In another place during his conversation with an arch devil, Faustus refutes the existence of heaven and hell and despite the many warnings given to him about the heinousness of hell, he still follows the path of damnation .This clashes with the idea of the remains of medieval beliefs in Faustus and depicts Faustus as a secular Renaissance man, contemptuous of traditional medieval religion. Ironically, Faustus is being scornful of the orthodox tradition calling hell a “fable” while he is conversing with Lucifer the Devil who has come from Hell . In one of the final scenes of the play, while Faustus is lavishing Helen with praises, asks her to suck the soul out of him.“Sucking the soul out” is an attribute only associated with God.
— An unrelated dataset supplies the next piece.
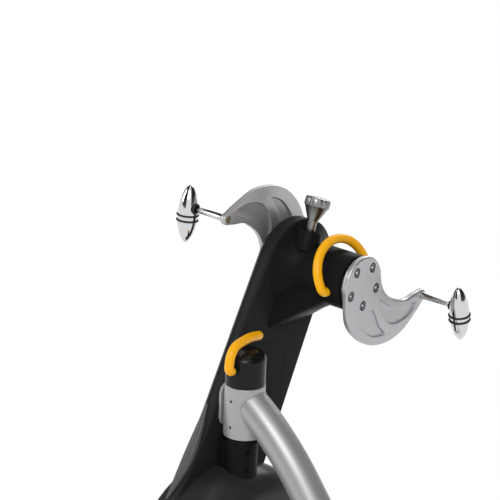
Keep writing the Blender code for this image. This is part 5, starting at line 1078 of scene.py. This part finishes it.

Thus, when Faustus asks Helen to do so, he is committing blasphemy yet again which is one of the dominating features of the age of renaissance. In the final lines of the play, Marlowe through chorus shows us Faustus’ tragic end. Marlowe here acts as a defender of the established religious (medieval) values, and is warning us of the horrific consequences that Faustus had to face as a consequence of Rejecting God and committing blasphemy throughout the play.
Through Faustus’ example it could be said that the playwright is showing his audience the terrible fate that awaits the Renaissance man who rejects God and struggles for power. On the contrary by investing Faustus with such tragic grandeur, According to some critics, Marlowe may be suggesting a different lesson. Perhaps the price of rejecting God is worth it, or perhaps Faustus pays the price for all of western culture, allowing it to enter a new, more secular era. Hence, Dr. Faustus was written by a renaissance man in an era that was breaking away from conventions of medievalism and contains the values of medieval as well as the emerging renaissance. Faustus is neither wholly a morality play nor strictly renaissance in nature but it could be aptly said that Marlowe’s hero, Dr. Faustus, is the quintessential Renaissance man; a lover of knowledge, beauty, and power, operating in a society that had not yet released its grip on the medieval contempt for the world.